Siang ini begitu terik, matahari sedang senang memperlihatkan kekuatannya melalui sinarnya yang terang sampai awanpun enggan menghalangi.
Saya keluar dari kantor mencari makan siang sendiri karena rekan-rekan pada sholat jumat. Kebetulan kantorku ini dekat dengan Stasiun Gondangdia sekitar 100 meter berjalan kaki dari kantor dan disana beragam makanan tersedia.
Saya memasuki area lantai dasar stasiun, bau makanan dan lalu lalang orang dan penjual makanan bercampur. Ditenda-tenda tersaji beragam makanan dari gorengan kue, roti, sampai berbagai jenis makanan Indonesia. Saya berencana makan siang di warung Ayam goreng yang menurutku lumayan enak, beberapa kali saya makan di warung itu dan cocok dengan lidahku ini.
Saat memasuki bagian dalam tempat makan ini mataku terpaku pada pemandangan seorang Ibu muda yang berperwakan lumayan besar sedang memarahi putrinya yang mungkin berumur 3-4 tahun. Kelihatannya sang ibu marah dan kesal sekali terhadap putrinya terlihat dari teriakan sang ibu yang begitu kencang, tidak puas hanya dengan berteriak kemudian dia memukul punggung putrinya dengan keras menggunakan tangannya yang besar. Wadoooh tega sekali ibu ini. Sang anak sambil menahan rasa sakit dan dalam kondisi ketakutan lalu lari mengambil sandalnya.
Oh ternyata sang ibu marah karena anaknya meninggalkan sandal di jalan, mungkin sang ibu takut sandalnya hilang. Sambil berjalan ketempat makan yang saya tuju saya merenung, pantaskah sang ibu memukul anaknya hanya karena meninggalkan sandalnya atau mungkin dia punya masalah lalu dilampiaskan ke anaknya? Padahal sandal itu bukanlah barang yang mahal menurutku.
Saya sedikit terenyuh dengan kejadian tadi, anak sekecil itu sudah mendapatkan perlakuan yang keras padahal masih begitu muda dan saya saat makan saya masih saja membayangkan ibu yang begitu emosional tadi dan cara memperlakukan anaknya yang sangat berlebihan.
Kehidupan di tempat ini memang keras diantara beragam orang kantoran seputaran area ini yang sedang makan, berkeliaran juga anak-anak yang menawarkan jasa semir sepatu. Anak-anak yang seharusnya masih SD harus berjuang mendapatkan uang untuk biaya hidupnya.
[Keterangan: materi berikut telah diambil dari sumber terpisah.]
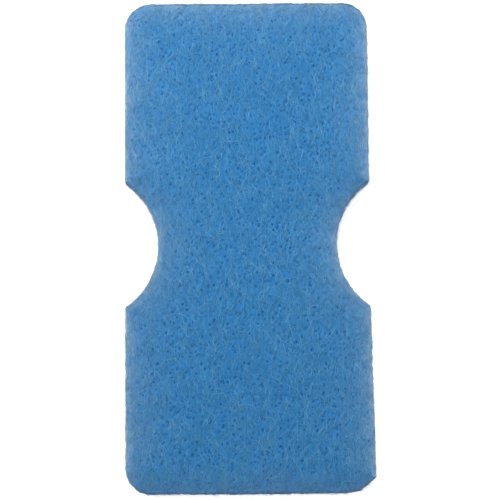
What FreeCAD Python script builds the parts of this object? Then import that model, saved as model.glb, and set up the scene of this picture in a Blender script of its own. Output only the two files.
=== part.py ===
import FreeCAD, Part
import math
import os

import Sketcher
from FreeCAD import Vector

# A filter pad die-cut from a bonded polyester fibre mat.
#
# The pad lies flat: X is its width, Y its length, +Z up. The origin is the middle of the
# underside. Two facing notches at mid-length are the seats for round riser pipes.
# The mat is a batt whose two faces were sprayed with dyed resin, so it has three bonded plies:
# a stiff web on each face and a paler, loftier core, which springs out a little at the cut edge.
# The cutting die rounds three outline corners and the fourth is cut off straight. The side
# below the right notch is cut a little wide.

os.makedirs("parts", exist_ok=True)

document = FreeCAD.newDocument("filter_pad")

SIZES = {
    "pad_length": 200.0,
    "pad_width": 100.0,
    "notch_radius": 30.0,
    "waist_width": 73.2,
    "corner_radius": 11.0,
    "trim_width": 8.1,
    "trim_angle": 38.7,
    "lip_radius": 1.6,
    "flare_width": 1.4,
    "face_thickness": 5.0,
    "core_thickness": 10.0,
    "face_inset": 0.4,
    "core_inset": 0.0,
    "shoulder_radius": 1.0,
    "core_edge_radius": 1.2,
}

sheet = document.addObject("Spreadsheet::Sheet", "Sizes")
for row, (alias, value) in enumerate(SIZES.items(), start=1):
    sheet.set(f"A{row}", alias)
    sheet.set(f"B{row}", str(value))
    sheet.setAlias(f"B{row}", alias)
document.recompute()


def size(alias):
    return float(sheet.get(alias))


LENGTH = size("pad_length")
WIDTH = size("pad_width")
FLARE = size("flare_width")
NOTCH_OFFSET = size("waist_width") / 2 + size("notch_radius")

# The trim's width gets shorter by this much of an inset, because its two ends move with it.
TRIM_ANGLE = math.radians(size("trim_angle"))
TRIM_SHARE = 1 - math.sin(TRIM_ANGLE) + math.tan(TRIM_ANGLE / 2) * math.cos(TRIM_ANGLE)

# The sketcher's numbers for an element's points and for the sketch's own origin and X axis.
START = 1
END = 2
CENTRE = 3
ORIGIN = -1
X_AXIS = -1


def arc(centre, radius, start, end):
    """An arc from start to end, counter-clockwise, about centre."""
    first = math.atan2(start.y - centre.y, start.x - centre.x)
    last = math.atan2(end.y - centre.y, end.x - centre.x)
    if last < first:
        last += 2 * math.pi
    circle = Part.Circle(centre, Vector(0, 0, 1), radius)
    return Part.ArcOfCircle(circle, first, last)


def beside(centre, radius, angle):
    turn = math.radians(angle)
    return centre + Vector(radius * math.cos(turn), radius * math.sin(turn), 0)


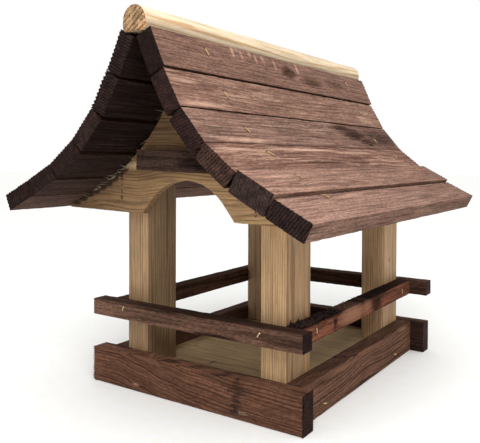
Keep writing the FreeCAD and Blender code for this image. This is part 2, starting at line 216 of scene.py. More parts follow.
def growth_rings(tree, grain, ring_mm, wander_mm):
    """Late wood from 0 to 1, in rings about the pith, which lies along the grain."""
    wander = uneven(tree, grain, along_mm=110, across_mm=26).node.outputs["Color"]
    wander = add(
        tree, "ShaderNodeVectorMath", {0: wander, 1: (0.5, 0.5, 0.5)}, operation="SUBTRACT"
    )
    reach = (0.0, 2 * wander_mm * MM, 2 * wander_mm * MM)
    moved = add(
        tree, "ShaderNodeVectorMath", {0: wander, 1: reach, 2: grain}, operation="MULTIPLY_ADD"
    )
    flat = add(tree, "ShaderNodeVectorMath", {0: moved, 1: (0, 1, 1)}, operation="MULTIPLY")
    distance = add(tree, "ShaderNodeVectorMath", {0: flat}, "Value", operation="LENGTH")
    # Along a piece the rings drift, by up to this many of them
    ring_drift = 2.8
    drift = uneven(tree, grain, along_mm=300, across_mm=11)
    drift = add(tree, "ShaderNodeMath", {0: drift, 1: ring_drift}, operation="MULTIPLY")
    turns = add(
        tree, "ShaderNodeMath", {0: distance, 1: 1 / (ring_mm * MM), 2: drift},
        operation="MULTIPLY_ADD",
    )
    # In each ring, late wood comes on slowly and ends sharply
    part = add(tree, "ShaderNodeMath", {0: turns}, operation="FRACT")
    rise = add(
        tree, "ShaderNodeMapRange", {"Value": part, "From Min": 0.45, "From Max": 0.85},
        interpolation_type="SMOOTHSTEP",
    )
    fall = add(
        tree, "ShaderNodeMapRange",
        {"Value": part, "From Min": 0.9, "From Max": 1.0, "To Min": 1.0, "To Max": 0.0},
    )
    late = add(tree, "ShaderNodeMath", {0: rise, 1: fall}, operation="MULTIPLY")
    # No two years are alike
    year = add(tree, "ShaderNodeMath", {0: turns}, operation="FLOOR")
    year = add(tree, "ShaderNodeTexWhiteNoise", {"W": year}, noise_dimensions="1D")
    year = add(tree, "ShaderNodeMapRange", {"Value": year, "To Min": 0.35, "To Max": 1.0})
    return add(tree, "ShaderNodeMath", {0: late, 1: year}, operation="MULTIPLY")


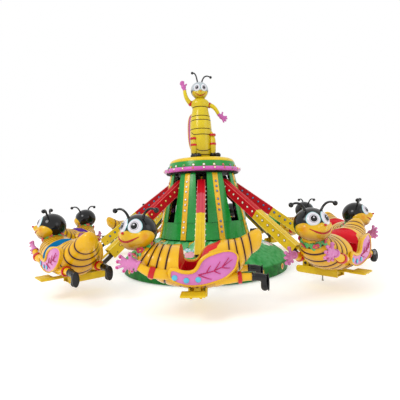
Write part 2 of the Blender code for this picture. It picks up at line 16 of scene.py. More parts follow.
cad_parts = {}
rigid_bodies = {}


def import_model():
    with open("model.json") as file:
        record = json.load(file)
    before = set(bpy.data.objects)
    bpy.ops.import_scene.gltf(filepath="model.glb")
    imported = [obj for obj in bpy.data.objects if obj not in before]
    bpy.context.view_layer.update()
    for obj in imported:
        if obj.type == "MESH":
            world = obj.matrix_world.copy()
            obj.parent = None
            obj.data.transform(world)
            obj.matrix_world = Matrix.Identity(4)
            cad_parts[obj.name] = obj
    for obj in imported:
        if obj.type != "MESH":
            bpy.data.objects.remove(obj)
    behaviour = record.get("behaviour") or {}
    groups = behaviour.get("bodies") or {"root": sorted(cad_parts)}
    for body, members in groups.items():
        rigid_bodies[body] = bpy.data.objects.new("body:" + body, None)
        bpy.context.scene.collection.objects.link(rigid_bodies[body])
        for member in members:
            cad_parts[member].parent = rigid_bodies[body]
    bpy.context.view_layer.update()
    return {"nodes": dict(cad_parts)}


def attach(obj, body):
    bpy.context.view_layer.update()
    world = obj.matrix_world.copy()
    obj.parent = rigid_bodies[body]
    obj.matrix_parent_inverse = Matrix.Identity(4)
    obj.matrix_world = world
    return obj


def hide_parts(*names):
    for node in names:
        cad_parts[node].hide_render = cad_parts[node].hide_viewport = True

Sementara anak seumuran siswa SMP-SMU dengan suara yang fals dan alat musik seadanya ngamen, lalu yang usianya 20-an - 40-an tahun menjadi tukang ojek dan ada juga yang sudah kakek, nenek membawa plastik kantong hitam yang terbuka dibagian atasnya berkeliling memohon rasa iba /mengemis.
Kehidupan di bawah stasiun ini memang sangat kontras, diseputaran berdiri perkantoran mewah dan para Karyawannya berkumpul, bergurau diantara makan siangnya tentu saja dengan penampilan yang bersih, wangi lalu diseputaran mereka berseliweran juga kehidupan anak-anak yang berusaha mencari makan dengan mengandalkan kemampuan terbatas yang mereka miliki.
Sambil makan saya melihat sekeliling, silih berganti pengamen datang, anak-anak menawarkan semir dan kakek/nenek mendekat membawa kantong plastik. Tempat yang ramai saat makan siang ini menjadi riuh dengan suara pengamen dan gelak tawa Karyawan yang sedang makan.
Selesai makan saya langsung ke area masjid Cut Meutia dan berbaur dengan keramiaian pasar tumpah yang ada setiap hari jumat.